Published April 28, 2017 8.06am

A taxi driver has been left with a criminal record after refusing to let a passenger with an assistance dog into his vehicle.

David Nattrass, 64, of Oswald Close, West Cornforth, was caught telling a woman he would not take her fare because he had nowhere to put her assistance dog, as part of an operation we carried out.

Following complaints by members of the public that guide dogs had been refused by taxi drivers within Durham, we carried out a test purchasing exercise with volunteers and their dogs to assess whether there was a problem in the area.

Fare refusal

On Friday, 11 November 2016 at around 10.30pm, a volunteer and her assistance dog approached a white Renault Megane at the night-time rank on Leazes Road in Durham City, accompanied by a Fair Trading officer who was wearing audio and video recording equipment.

After being asked by the officer to take them to another location in Durham, the driver enquired about the dog and where he was going to put it.

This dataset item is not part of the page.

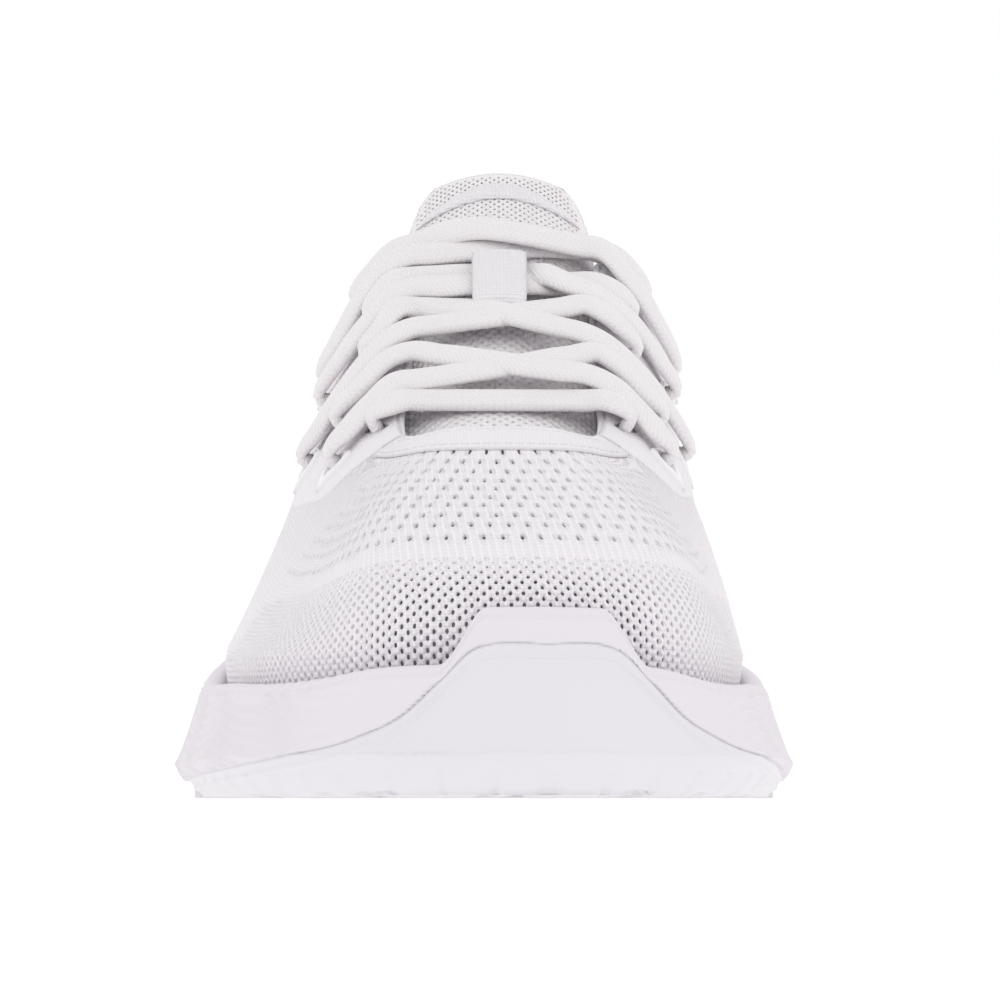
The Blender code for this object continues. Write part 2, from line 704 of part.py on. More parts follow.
def over_the_shoe(tree, start, over, end):
    """A strand pulled taut over the shoe: the upper hull of its route's profile."""
    first, last = at_hole(start, 2.6), at_hole(end, 2.6)
    route = [(first[0] - AXIS_X, first[1], 0.0), *over, (last[0] - AXIS_X, last[1], 0.0)]
    steps = np.linalg.norm(np.diff(np.array(route)[:, :2], axis=0), axis=1)
    keys = np.concatenate([[0], np.cumsum(steps)])
    along = np.linspace(3.0, keys[-1] - 3.0, 26)
    points = []
    for aside, t, lift in smooth_curve(keys, route, along):
        above = Vector(to_world((AXIS_X + aside, t, 150))[0])
        place, normal, _, _ = tree.ray_cast(above, Vector((0, 0, -1)))
        if place:
            rise = (LACE_RADIUS + GAP + 0.25 + lift) / max(normal.z, 0.35)
            height = place.z / MM + rise
        else:
            height = 0.0
        points.append((AXIS_X + aside, t, height))
    points = np.array(points)
    hull = [0]
    for i in range(1, len(points)):
        while len(hull) > 1:
            (s0, z0), (s1, z1) = ((along[k], points[k, 2]) for k in hull[-2:])
            if (z1 - z0) * (along[i] - s0) > (points[i, 2] - z0) * (s1 - s0):
                break
            hull.pop()
        hull.append(i)
    points[:, 2] = np.interp(along, along[hull], points[hull, 2])
    return points[::2]


def lace_knots():
    """Points that the lace runs through, from one tail to the other."""
    tree = surface_tree(("tongue_face", "upper_knit", "eyestay_medial", "eyestay_lateral"))
    knots = list(tail(-1))[::-1]
    for number, (start, end, over) in enumerate(STRANDS):
        knots += [at_hole(start, proud) for proud in (-3.6, -1.0, 1.2, 2.8)]
        knots += list(over_the_shoe(tree, start, over, end))
        knots += [at_hole(end, proud) for proud in (2.8, 1.2, -1.0, -3.6)]
        if number < len(STRANDS) - 1:
            here, there = np.array(hole_place(end)), np.array(hole_place(STRANDS[number + 1][0]))
            knots.append(upper(*((here + there) / 2), -3.5))
    return knots + list(tail(1))


def tail(side):
    """A loose end, tucked down inside the quarter and forward along the insole."""
    route = [(0.612, 0.76, -5), (0.60, 0.66, -7), (0.58, 0.54, -8), (0.54, 0.44, -8.5),
             (0.49, 0.37, -8.5), (0.43, 0.34, -8.5), (0.37, 0.33, -8.5), (0.31, 0.33, -8.5)]
    return [upper(side * place, row, proud) for place, row, proud in route]


def through(knots, spacing):
    """Points along the smooth curve through the knots."""
    knots = np.array(knots)
    keys = np.concatenate([[0], np.cumsum(np.sqrt(np.linalg.norm(np.diff(knots, axis=0), axis=1)))])
    fine = smooth_curve(keys, knots, np.linspace(0, keys[-1], 6000))
    arc = np.concatenate([[0], np.cumsum(np.linalg.norm(np.diff(fine, axis=0), axis=1))])
    at = np.linspace(0, arc[-1], int(arc[-1] / spacing) + 1)
    return np.stack([np.interp(at, arc, fine[:, k]) for k in range(3)], axis=1)


def tube(name, points, radius, kind):
    curve = bpy.data.curves.new(name, "CURVE")
    curve.dimensions = "3D"
    curve.bevel_depth = radius * MM
    curve.bevel_resolution = 1
    curve.use_fill_caps = True
    line = curve.splines.new("POLY")
    line.points.add(len(points) - 1)
    for point, place in zip(line.points, to_world(points)):
        point.co = (*place, 1)
    obj = bpy.data.objects.new(name, curve)
    curve.materials.append(material(kind))
    SHOE.objects.link(obj)


def make_lace():
    line = through(lace_knots(), 4.0)
    tube("lace", line, LACE_RADIUS, "lace")
    for name, end, inner in (("aglet_left", line[0], line[2]), ("aglet_right", line[-1], line[-3])):
        out = (end - inner) / np.linalg.norm(end - inner)
        tube(name, [end + out * GAP, end + out * AGLET_LENGTH], AGLET_RADIUS, "aglet")


# ---------------------------------------------------------------- moving bodies


def carry(name, axis, pieces):
    """Puts an empty on a joint's axis and hangs the pieces that turn about it from it."""
    empty = bpy.data.objects.new(name, None)
    empty.location = to_world((MIDDLE[0], *axis))[0]
    SHOE.objects.link(empty)
    for piece in pieces:
        child = bpy.data.objects[piece]
        child.parent = empty
        child.matrix_parent_inverse = Matrix.Translation(-empty.location)


# ---------------------------------------------------------------- assembly

clear_scene()
SHOE = new_collection("running_shoe")
CUTTERS = new_collection("cutters")
make_midsole()
make_outsole_toe()
make_outsole_pads()
flat_layer("strobel_board", 11.6, GAP, GAP + BOARD, "board")
flat_layer("insole", 13.0, BOARD + 2 * GAP, BOARD + 2 * GAP + SOCKLINER, "padding")
make_upper()
make_upper_layers()
make_tongue()
make_keeper()
cut_lace_holes()
make_lace()
carry("forefoot_axis", FLEX_AXIS, ("outsole_toe", "toe_puff"))
TONGUE_PIECES = ("tongue_face", "tongue_foam", "tongue_lining", "tongue_label", "lace_keeper")
carry("tongue_axis", TONGUE_AXIS, TONGUE_PIECES)
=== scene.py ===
import bmesh
import bpy
import numpy as np
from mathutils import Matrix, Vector
from mathutils.bvhtree import BVHTree
from mathutils.geometry import delaunay_2d_cdt


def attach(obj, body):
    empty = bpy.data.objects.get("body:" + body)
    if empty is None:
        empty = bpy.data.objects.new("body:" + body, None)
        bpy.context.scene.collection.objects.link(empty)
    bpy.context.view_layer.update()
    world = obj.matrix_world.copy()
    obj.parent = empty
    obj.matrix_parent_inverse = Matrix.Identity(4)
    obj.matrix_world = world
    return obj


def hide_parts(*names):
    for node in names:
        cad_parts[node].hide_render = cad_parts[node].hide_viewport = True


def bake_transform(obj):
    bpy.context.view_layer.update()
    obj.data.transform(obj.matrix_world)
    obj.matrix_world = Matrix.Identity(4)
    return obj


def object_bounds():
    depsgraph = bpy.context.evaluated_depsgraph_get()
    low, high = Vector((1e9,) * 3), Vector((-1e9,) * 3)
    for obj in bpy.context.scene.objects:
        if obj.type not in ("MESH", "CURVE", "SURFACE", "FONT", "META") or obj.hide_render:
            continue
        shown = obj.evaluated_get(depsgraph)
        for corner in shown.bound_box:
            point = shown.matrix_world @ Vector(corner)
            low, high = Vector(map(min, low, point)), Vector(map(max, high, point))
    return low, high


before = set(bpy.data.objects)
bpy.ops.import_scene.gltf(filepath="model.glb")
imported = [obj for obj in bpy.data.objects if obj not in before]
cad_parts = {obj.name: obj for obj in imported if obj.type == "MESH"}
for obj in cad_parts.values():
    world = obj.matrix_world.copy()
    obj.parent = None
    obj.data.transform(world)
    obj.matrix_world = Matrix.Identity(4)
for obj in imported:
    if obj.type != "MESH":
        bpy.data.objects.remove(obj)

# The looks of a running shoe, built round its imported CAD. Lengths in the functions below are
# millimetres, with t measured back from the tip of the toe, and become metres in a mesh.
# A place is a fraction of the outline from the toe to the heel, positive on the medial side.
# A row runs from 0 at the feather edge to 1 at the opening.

CAD_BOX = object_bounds()
MM = 0.001

# Dimensions of the CAD that the looks are built on
LENGTH = 292.0
TOE_SPRING = 15.5
SPRING_LENGTH = 108.0
HEEL_BEVEL = 9.0
HEEL_BEVEL_START = 256.0
RUBBER = 2.6
GAP = 0.4
FLARE_HEIGHT = 6.0
BOTTOM_INSET = 4.0
RIM_INSET = 4.7
RIM_WIDTH = 3.1
RIM_CURVE = 0.8
LATERAL_DRAW = 6.0
LATERAL_CLIMB = 0.84
LIP_RISE = 8.0
AXIS_X = 3.0
PAD_INSET = 3.0
TOE_PAD_END = 76.0
FOREFOOT_PAD = (79.0, 130.0)
HEEL_PAD = (216.0, 285.0)
KEEPER_WIDTH = 9.6
KEEPER_RISE = 5.5
WIDEST_ROW = 0.2

# Sizes that only the looks have. Holes are given as half their size across and along.
LACE_WIDTH = 7.0
LACE_THICKNESS = 2.4
MESH_PITCH = (1.93, 0.92)
MESH_HOLE = (0.31, 0.44)
SLIT_PITCH = 2.9
SLOT_HALVES = (2.9, 1.6)
TOE_RUBBER_WALL = 2.0
TONGUE_LENGTH = 122.0

# The sidewall's fine lines, the cord along its rim, and the outsole's grooves
LINE_DEPTH = 0.46
LINE_PITCH = 1.7
ROPE_DEPTH = 0.38
ROPE_PITCH = 3.4
RIM_ROUND = 1.5
GROOVE_DEPTH = 0.9
GROOVE_HALF = 0.9
CHEVRON_PITCH = 11.0
SPLIT_PITCH = 17.0

# Half the upper's way round and its height, which turn (place, row) into flat millimetres
ROUND = 330.0
CLIMB = 110.0

# Where the sole and upper bend when the forefoot flexes, as t
BEND = (104.0, 60.0)

# The camera: metres ahead of the toe and above the floor, fall of the view per metre, lens in mm
CAMERA_AHEAD = 0.400
CAMERA_HEIGHT = 0.075
CAMERA_FALL = 0.126 / 2.843
CAMERA_LENS = 102.3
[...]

The officer replied that the dog could go in the front passenger footwell, but the driver stated that he was on duty until 3.00am and that the car would have to be cleaned afterwards and refused to take them. The second vehicle on the rank accepted the fare.

After establishing Nattrass as the driver of the vehicle, he was invited to attend interview under caution, during which time he admitted he had refused the fare.

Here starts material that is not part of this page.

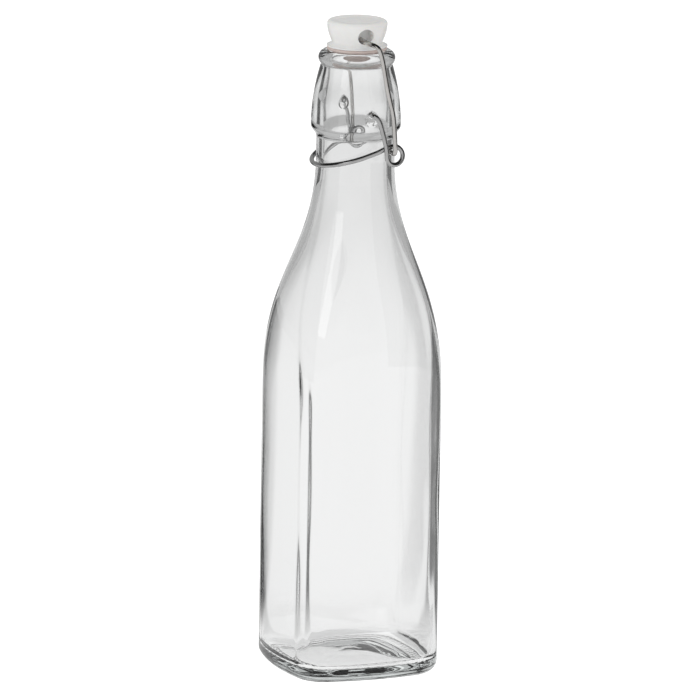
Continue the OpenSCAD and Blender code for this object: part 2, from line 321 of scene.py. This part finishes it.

The Equality Act 2010 places a duty on taxi drivers to carry guide dogs and other assistance dogs at no extra cost, while the driver must not treat the passenger any less favourably because of their impairment.


At Newton Aycliffe Magistrates Court on Wednesday, Nattrass pleaded guilty and apologised for his actions and was given a six-month conditional discharge.

He was also ordered to pay partial costs of £100 and a victim surcharge, all of which must be paid in seven days.

Joanne Waller, our head of environment, health and consumer protection said "Refusing to carry a passenger with an assistance dog is an offence under the Equality Act 2010.

"While we know the vast majority of the drivers we licence comply with this legislation, this prosecution proves we will take action against anyone who does not.

"It is unacceptable for drivers not to carry passengers with assistance dogs and this man now has a criminal record as a result of his actions."